Work required
Exactly reproduce the lines that follow.

Data excerpts
= = =

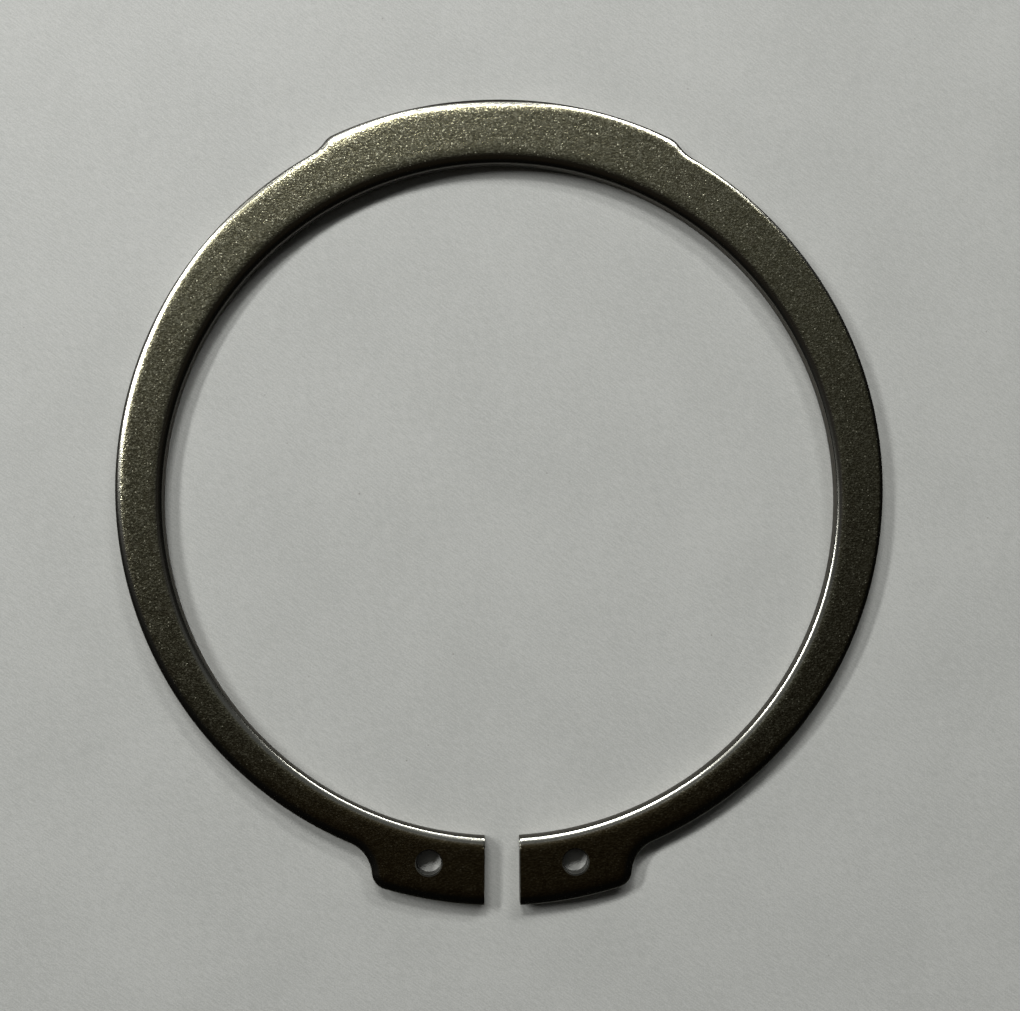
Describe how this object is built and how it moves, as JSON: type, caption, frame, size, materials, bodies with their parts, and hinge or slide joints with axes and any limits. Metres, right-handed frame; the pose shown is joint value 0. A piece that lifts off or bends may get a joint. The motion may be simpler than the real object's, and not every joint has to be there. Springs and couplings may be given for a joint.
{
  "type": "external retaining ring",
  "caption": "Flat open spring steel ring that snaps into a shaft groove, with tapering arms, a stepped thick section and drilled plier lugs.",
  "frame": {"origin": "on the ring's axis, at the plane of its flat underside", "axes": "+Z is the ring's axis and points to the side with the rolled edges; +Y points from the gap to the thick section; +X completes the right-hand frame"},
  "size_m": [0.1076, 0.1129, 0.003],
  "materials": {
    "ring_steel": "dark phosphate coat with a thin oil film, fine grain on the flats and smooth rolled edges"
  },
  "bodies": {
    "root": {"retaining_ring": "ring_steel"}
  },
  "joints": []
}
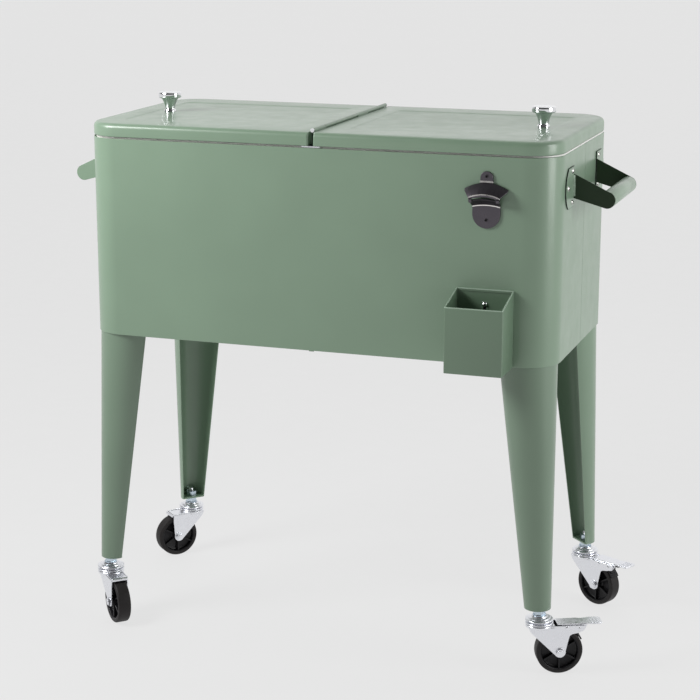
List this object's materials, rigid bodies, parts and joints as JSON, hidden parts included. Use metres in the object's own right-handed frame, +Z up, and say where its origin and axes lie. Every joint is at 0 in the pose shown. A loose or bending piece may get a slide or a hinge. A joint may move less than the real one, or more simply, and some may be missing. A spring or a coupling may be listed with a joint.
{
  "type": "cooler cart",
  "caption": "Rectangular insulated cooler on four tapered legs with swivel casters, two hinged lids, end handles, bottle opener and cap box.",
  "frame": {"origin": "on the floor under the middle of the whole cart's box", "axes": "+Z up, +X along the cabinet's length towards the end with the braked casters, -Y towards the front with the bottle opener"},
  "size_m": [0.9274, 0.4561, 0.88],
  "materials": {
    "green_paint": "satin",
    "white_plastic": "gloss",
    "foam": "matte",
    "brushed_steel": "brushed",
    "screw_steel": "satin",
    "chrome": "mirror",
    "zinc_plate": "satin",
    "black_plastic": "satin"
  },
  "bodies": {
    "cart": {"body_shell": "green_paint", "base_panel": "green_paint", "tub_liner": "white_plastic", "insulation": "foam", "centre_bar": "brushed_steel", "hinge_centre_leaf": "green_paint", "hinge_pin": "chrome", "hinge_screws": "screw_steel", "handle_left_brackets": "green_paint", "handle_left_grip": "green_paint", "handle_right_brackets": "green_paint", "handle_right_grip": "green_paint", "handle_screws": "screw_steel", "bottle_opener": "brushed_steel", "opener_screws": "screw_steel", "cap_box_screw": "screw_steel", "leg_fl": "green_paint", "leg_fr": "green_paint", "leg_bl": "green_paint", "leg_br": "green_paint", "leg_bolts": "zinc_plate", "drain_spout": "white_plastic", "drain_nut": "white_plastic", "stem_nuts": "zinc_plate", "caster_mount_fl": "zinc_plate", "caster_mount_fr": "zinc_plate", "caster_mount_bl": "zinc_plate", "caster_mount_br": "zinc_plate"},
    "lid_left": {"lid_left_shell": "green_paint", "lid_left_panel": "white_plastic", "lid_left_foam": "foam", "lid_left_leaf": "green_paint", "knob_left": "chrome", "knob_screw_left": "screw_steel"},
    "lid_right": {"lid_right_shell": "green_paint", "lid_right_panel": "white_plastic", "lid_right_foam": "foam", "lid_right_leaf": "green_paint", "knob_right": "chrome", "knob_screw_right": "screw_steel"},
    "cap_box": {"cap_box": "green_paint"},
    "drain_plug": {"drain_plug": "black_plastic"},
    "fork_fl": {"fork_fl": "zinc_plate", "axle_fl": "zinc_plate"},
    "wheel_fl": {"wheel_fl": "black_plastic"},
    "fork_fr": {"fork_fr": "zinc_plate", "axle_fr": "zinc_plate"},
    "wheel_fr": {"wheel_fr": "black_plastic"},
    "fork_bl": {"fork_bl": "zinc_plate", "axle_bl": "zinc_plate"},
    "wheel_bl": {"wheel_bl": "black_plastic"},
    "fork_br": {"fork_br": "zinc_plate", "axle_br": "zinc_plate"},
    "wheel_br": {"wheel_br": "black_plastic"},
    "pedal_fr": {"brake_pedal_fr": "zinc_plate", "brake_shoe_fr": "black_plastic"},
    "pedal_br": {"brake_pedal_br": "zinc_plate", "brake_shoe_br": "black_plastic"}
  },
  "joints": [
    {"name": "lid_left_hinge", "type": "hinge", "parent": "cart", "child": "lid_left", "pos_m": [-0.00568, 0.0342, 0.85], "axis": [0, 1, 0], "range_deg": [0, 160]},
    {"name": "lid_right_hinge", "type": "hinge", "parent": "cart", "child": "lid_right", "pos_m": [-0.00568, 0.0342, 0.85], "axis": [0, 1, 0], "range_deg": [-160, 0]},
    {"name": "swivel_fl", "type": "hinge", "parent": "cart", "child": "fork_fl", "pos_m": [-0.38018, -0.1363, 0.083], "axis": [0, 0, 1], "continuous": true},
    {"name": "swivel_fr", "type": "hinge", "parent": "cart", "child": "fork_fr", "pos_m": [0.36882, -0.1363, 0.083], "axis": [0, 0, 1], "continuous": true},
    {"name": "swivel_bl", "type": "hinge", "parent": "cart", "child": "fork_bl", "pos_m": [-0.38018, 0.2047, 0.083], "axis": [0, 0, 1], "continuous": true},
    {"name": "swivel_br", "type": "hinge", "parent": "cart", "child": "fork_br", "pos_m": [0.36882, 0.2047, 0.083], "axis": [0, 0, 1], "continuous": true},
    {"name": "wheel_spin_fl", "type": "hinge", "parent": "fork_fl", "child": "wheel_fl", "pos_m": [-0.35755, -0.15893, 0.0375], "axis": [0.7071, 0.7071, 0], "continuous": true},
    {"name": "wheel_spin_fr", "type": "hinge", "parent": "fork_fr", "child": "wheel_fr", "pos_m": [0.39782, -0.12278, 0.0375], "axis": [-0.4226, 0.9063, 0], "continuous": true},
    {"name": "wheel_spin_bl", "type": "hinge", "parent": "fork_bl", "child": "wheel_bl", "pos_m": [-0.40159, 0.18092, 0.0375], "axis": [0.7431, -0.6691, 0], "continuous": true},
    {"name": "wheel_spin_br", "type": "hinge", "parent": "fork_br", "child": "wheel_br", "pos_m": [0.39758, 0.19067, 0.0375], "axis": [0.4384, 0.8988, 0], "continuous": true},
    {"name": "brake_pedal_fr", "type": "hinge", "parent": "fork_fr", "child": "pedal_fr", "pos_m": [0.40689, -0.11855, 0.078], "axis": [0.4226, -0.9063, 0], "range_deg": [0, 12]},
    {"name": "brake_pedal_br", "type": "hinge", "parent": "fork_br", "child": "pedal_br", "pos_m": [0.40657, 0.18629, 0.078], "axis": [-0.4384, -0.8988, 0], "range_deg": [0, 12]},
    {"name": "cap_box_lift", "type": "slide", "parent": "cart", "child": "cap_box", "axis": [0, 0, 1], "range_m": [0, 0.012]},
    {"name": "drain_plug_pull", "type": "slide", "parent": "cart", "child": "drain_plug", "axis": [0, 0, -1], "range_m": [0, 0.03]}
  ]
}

= = =

Solution to the exercise
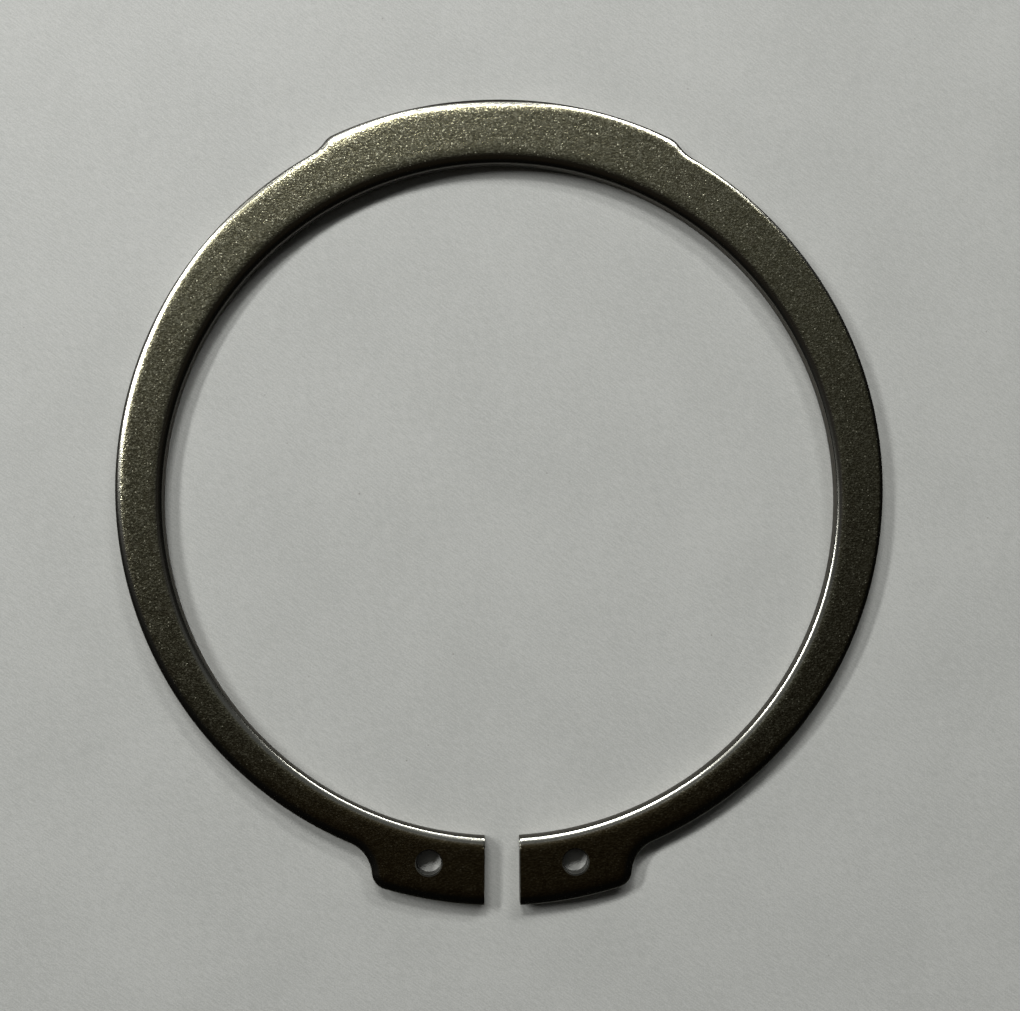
Describe how this object is built and how it moves, as JSON: type, caption, frame, size, materials, bodies with their parts, and hinge or slide joints with axes and any limits. Metres, right-handed frame; the pose shown is joint value 0. A piece that lifts off or bends may get a joint. The motion may be simpler than the real object's, and not every joint has to be there. Springs and couplings may be given for a joint.
{
  "type": "external retaining ring",
  "caption": "Flat open spring steel ring that snaps into a shaft groove, with tapering arms, a stepped thick section and drilled plier lugs.",
  "frame": {"origin": "on the ring's axis, at the plane of its flat underside", "axes": "+Z is the ring's axis and points to the side with the rolled edges; +Y points from the gap to the thick section; +X completes the right-hand frame"},
  "size_m": [0.1076, 0.1129, 0.003],
  "materials": {
    "ring_steel": "dark phosphate coat with a thin oil film, fine grain on the flats and smooth rolled edges"
  },
  "bodies": {
    "root": {"retaining_ring": "ring_steel"}
  },
  "joints": []
}
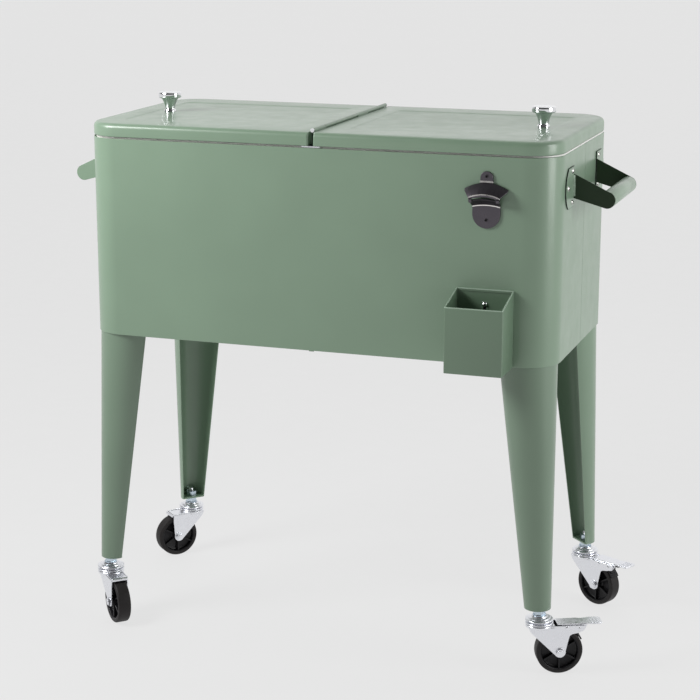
List this object's materials, rigid bodies, parts and joints as JSON, hidden parts included. Use metres in the object's own right-handed frame, +Z up, and say where its origin and axes lie. Every joint is at 0 in the pose shown. A loose or bending piece may get a slide or a hinge. A joint may move less than the real one, or more simply, and some may be missing. A spring or a coupling may be listed with a joint.
{
  "type": "cooler cart",
  "caption": "Rectangular insulated cooler on four tapered legs with swivel casters, two hinged lids, end handles, bottle opener and cap box.",
  "frame": {"origin": "on the floor under the middle of the whole cart's box", "axes": "+Z up, +X along the cabinet's length towards the end with the braked casters, -Y towards the front with the bottle opener"},
  "size_m": [0.9274, 0.4561, 0.88],
  "materials": {
    "green_paint": "satin",
    "white_plastic": "gloss",
    "foam": "matte",
    "brushed_steel": "brushed",
    "screw_steel": "satin",
    "chrome": "mirror",
    "zinc_plate": "satin",
    "black_plastic": "satin"
  },
  "bodies": {
    "cart": {"body_shell": "green_paint", "base_panel": "green_paint", "tub_liner": "white_plastic", "insulation": "foam", "centre_bar": "brushed_steel", "hinge_centre_leaf": "green_paint", "hinge_pin": "chrome", "hinge_screws": "screw_steel", "handle_left_brackets": "green_paint", "handle_left_grip": "green_paint", "handle_right_brackets": "green_paint", "handle_right_grip": "green_paint", "handle_screws": "screw_steel", "bottle_opener": "brushed_steel", "opener_screws": "screw_steel", "cap_box_screw": "screw_steel", "leg_fl": "green_paint", "leg_fr": "green_paint", "leg_bl": "green_paint", "leg_br": "green_paint", "leg_bolts": "zinc_plate", "drain_spout": "white_plastic", "drain_nut": "white_plastic", "stem_nuts": "zinc_plate", "caster_mount_fl": "zinc_plate", "caster_mount_fr": "zinc_plate", "caster_mount_bl": "zinc_plate", "caster_mount_br": "zinc_plate"},
    "lid_left": {"lid_left_shell": "green_paint", "lid_left_panel": "white_plastic", "lid_left_foam": "foam", "lid_left_leaf": "green_paint", "knob_left": "chrome", "knob_screw_left": "screw_steel"},
    "lid_right": {"lid_right_shell": "green_paint", "lid_right_panel": "white_plastic", "lid_right_foam": "foam", "lid_right_leaf": "green_paint", "knob_right": "chrome", "knob_screw_right": "screw_steel"},
    "cap_box": {"cap_box": "green_paint"},
    "drain_plug": {"drain_plug": "black_plastic"},
    "fork_fl": {"fork_fl": "zinc_plate", "axle_fl": "zinc_plate"},
    "wheel_fl": {"wheel_fl": "black_plastic"},
    "fork_fr": {"fork_fr": "zinc_plate", "axle_fr": "zinc_plate"},
    "wheel_fr": {"wheel_fr": "black_plastic"},
    "fork_bl": {"fork_bl": "zinc_plate", "axle_bl": "zinc_plate"},
    "wheel_bl": {"wheel_bl": "black_plastic"},
    "fork_br": {"fork_br": "zinc_plate", "axle_br": "zinc_plate"},
    "wheel_br": {"wheel_br": "black_plastic"},
    "pedal_fr": {"brake_pedal_fr": "zinc_plate", "brake_shoe_fr": "black_plastic"},
    "pedal_br": {"brake_pedal_br": "zinc_plate", "brake_shoe_br": "black_plastic"}
  },
  "joints": [
    {"name": "lid_left_hinge", "type": "hinge", "parent": "cart", "child": "lid_left", "pos_m": [-0.00568, 0.0342, 0.85], "axis": [0, 1, 0], "range_deg": [0, 160]},
    {"name": "lid_right_hinge", "type": "hinge", "parent": "cart", "child": "lid_right", "pos_m": [-0.00568, 0.0342, 0.85], "axis": [0, 1, 0], "range_deg": [-160, 0]},
    {"name": "swivel_fl", "type": "hinge", "parent": "cart", "child": "fork_fl", "pos_m": [-0.38018, -0.1363, 0.083], "axis": [0, 0, 1], "continuous": true},
    {"name": "swivel_fr", "type": "hinge", "parent": "cart", "child": "fork_fr", "pos_m": [0.36882, -0.1363, 0.083], "axis": [0, 0, 1], "continuous": true},
    {"name": "swivel_bl", "type": "hinge", "parent": "cart", "child": "fork_bl", "pos_m": [-0.38018, 0.2047, 0.083], "axis": [0, 0, 1], "continuous": true},
    {"name": "swivel_br", "type": "hinge", "parent": "cart", "child": "fork_br", "pos_m": [0.36882, 0.2047, 0.083], "axis": [0, 0, 1], "continuous": true},
    {"name": "wheel_spin_fl", "type": "hinge", "parent": "fork_fl", "child": "wheel_fl", "pos_m": [-0.35755, -0.15893, 0.0375], "axis": [0.7071, 0.7071, 0], "continuous": true},
    {"name": "wheel_spin_fr", "type": "hinge", "parent": "fork_fr", "child": "wheel_fr", "pos_m": [0.39782, -0.12278, 0.0375], "axis": [-0.4226, 0.9063, 0], "continuous": true},
    {"name": "wheel_spin_bl", "type": "hinge", "parent": "fork_bl", "child": "wheel_bl", "pos_m": [-0.40159, 0.18092, 0.0375], "axis": [0.7431, -0.6691, 0], "continuous": true},
    {"name": "wheel_spin_br", "type": "hinge", "parent": "fork_br", "child": "wheel_br", "pos_m": [0.39758, 0.19067, 0.0375], "axis": [0.4384, 0.8988, 0], "continuous": true},
    {"name": "brake_pedal_fr", "type": "hinge", "parent": "fork_fr", "child": "pedal_fr", "pos_m": [0.40689, -0.11855, 0.078], "axis": [0.4226, -0.9063, 0], "range_deg": [0, 12]},
    {"name": "brake_pedal_br", "type": "hinge", "parent": "fork_br", "child": "pedal_br", "pos_m": [0.40657, 0.18629, 0.078], "axis": [-0.4384, -0.8988, 0], "range_deg": [0, 12]},
    {"name": "cap_box_lift", "type": "slide", "parent": "cart", "child": "cap_box", "axis": [0, 0, 1], "range_m": [0, 0.012]},
    {"name": "drain_plug_pull", "type": "slide", "parent": "cart", "child": "drain_plug", "axis": [0, 0, -1], "range_m": [0, 0.03]}
  ]
}